**Written request:**
Each line from the one containing "make_label(m)" through the one containing "points = [vertex.co" is to be retyped exactly, both end lines included, and all other lines left out.

+ + + +

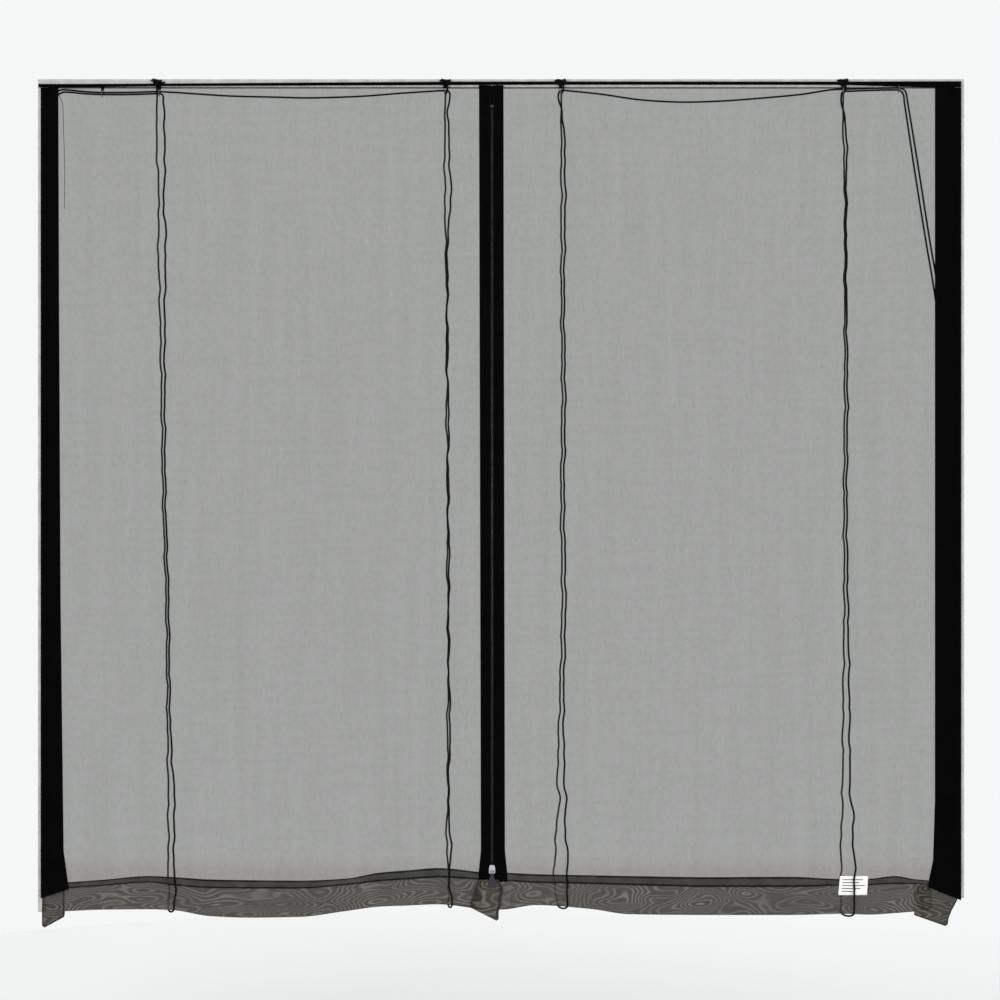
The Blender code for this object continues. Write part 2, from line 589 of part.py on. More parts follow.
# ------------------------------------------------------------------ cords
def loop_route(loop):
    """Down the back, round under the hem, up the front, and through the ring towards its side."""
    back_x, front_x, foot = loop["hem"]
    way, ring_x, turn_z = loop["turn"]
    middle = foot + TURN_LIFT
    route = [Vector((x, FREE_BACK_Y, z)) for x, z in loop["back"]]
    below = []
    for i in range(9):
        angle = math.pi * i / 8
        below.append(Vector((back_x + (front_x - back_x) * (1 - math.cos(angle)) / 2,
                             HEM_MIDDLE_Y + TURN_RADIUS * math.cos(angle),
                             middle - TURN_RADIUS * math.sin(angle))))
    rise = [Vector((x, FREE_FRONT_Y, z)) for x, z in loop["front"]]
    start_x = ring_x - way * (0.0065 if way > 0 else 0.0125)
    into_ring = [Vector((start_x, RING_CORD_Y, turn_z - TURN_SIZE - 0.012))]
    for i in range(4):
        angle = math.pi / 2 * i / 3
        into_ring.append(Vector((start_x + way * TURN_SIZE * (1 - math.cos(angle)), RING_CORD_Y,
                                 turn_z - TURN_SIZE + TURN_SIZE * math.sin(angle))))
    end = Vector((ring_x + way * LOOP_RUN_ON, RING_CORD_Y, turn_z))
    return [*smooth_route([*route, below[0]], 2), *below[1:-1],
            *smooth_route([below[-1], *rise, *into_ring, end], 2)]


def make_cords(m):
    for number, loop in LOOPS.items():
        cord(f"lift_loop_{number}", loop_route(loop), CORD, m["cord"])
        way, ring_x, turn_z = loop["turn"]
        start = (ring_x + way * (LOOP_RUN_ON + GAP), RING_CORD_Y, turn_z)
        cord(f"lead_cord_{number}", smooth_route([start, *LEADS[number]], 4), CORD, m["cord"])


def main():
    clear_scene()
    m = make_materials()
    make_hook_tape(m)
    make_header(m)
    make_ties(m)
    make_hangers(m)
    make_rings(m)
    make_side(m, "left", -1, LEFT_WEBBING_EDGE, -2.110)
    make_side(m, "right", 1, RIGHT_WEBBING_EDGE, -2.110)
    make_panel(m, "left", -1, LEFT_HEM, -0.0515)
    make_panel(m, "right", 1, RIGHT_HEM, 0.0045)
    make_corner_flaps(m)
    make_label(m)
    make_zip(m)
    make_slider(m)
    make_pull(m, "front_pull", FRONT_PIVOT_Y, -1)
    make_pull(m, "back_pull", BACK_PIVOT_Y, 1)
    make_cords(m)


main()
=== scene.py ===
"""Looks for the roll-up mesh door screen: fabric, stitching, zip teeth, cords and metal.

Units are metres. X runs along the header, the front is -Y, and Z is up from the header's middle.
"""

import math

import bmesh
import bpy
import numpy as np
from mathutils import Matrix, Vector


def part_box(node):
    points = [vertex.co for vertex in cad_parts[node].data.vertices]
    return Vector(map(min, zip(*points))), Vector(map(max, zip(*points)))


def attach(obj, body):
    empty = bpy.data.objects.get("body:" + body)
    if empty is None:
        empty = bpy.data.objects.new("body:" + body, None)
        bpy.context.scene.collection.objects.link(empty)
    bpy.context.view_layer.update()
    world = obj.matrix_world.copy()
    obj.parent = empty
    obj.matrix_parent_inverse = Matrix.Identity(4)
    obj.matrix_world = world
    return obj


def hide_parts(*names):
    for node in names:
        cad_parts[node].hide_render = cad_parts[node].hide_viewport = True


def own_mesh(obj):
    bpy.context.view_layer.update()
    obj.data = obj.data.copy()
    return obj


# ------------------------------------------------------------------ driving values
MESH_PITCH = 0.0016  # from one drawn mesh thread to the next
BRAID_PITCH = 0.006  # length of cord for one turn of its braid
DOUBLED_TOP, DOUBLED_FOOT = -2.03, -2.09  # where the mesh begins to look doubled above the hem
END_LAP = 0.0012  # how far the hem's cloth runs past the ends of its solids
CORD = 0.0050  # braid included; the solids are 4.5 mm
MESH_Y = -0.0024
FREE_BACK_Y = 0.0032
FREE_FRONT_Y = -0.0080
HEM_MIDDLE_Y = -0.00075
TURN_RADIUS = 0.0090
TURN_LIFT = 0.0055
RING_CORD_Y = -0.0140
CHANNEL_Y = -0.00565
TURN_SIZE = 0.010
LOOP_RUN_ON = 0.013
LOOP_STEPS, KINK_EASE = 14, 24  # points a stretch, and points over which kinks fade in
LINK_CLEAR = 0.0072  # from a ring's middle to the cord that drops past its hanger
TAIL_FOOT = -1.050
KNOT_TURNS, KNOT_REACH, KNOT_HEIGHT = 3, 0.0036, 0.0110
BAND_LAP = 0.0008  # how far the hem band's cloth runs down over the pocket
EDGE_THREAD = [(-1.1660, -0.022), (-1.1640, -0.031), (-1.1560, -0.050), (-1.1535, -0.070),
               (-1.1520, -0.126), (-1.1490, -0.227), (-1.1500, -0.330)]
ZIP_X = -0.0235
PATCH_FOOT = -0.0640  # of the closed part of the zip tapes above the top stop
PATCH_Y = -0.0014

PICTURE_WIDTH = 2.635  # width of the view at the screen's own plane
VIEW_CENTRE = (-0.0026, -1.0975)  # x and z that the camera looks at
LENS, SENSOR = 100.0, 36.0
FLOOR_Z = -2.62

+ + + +

**The completed task:**
    make_label(m)
    make_zip(m)
    make_slider(m)
    make_pull(m, "front_pull", FRONT_PIVOT_Y, -1)
    make_pull(m, "back_pull", BACK_PIVOT_Y, 1)
    make_cords(m)


main()
=== scene.py ===
"""Looks for the roll-up mesh door screen: fabric, stitching, zip teeth, cords and metal.

Units are metres. X runs along the header, the front is -Y, and Z is up from the header's middle.
"""

import math

import bmesh
import bpy
import numpy as np
from mathutils import Matrix, Vector


def part_box(node):
    points = [vertex.co for vertex in cad_parts[node].data.vertices]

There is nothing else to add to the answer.